Original comment by richard.eckart
on 4 Aug 2012 at 6:56
Original comment by richard.eckart
on 13 Oct 2012 at 6:31
Original comment by richard.eckart
on 13 Oct 2012 at 6:33
Original comment by richard.eckart
on 21 Feb 2013 at 9:49
Issue 138 has been merged into this issue.
Original comment by richard.eckart
on 8 May 2013 at 1:44
Pedro: Currently DKPro-Core has a Compound type and a Split type. However,
there is no type representing a linking morpheme in DKPro-Core.
Original comment by richard.eckart
on 8 May 2013 at 1:45
In fact, after looking at the current types again (as explained eariler in this
issue), we have a Split with type "linking-morpheme" to represent that.

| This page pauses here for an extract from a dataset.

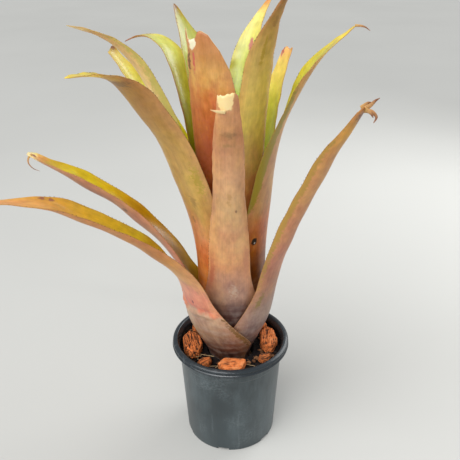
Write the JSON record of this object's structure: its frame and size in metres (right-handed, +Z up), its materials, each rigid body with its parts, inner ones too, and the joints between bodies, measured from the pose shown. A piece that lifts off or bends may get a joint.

A problem though may be, that it's not easy to select(jcas,
LinkingMorpheme.class) or select(jcas, Morpheme.class). If we want that, we may
want to remove the "type" feature and instead add subclasses.
However, we still have some time before the release and can change that bit
later too. Better get going with the integration of the new decompounding
infrastructure ;)
Original comment by richard.eckart
on 8 May 2013 at 2:09
[deleted comment]
Besides that, it is also complicated to select the splits if the compound is
composed with more than 2 words. I.e., for the compound
"Doppelprozessormaschine", select(jcas, Split.class) will return 4 instances:
"Doppel","prozessormaschine", "prozessor","maschine". So I really don't know if
this Split type is the best way to represent a split.
Original comment by pedrobss...@gmail.com
on 10 May 2013 at 3:03
That depends on the strategy of mapping the split results to the CAS.
* flat strategy: the annotator produces just produces a Compound with 4 Split
elements in it. select(jcas, Split.class) will return 4 splits for the compound.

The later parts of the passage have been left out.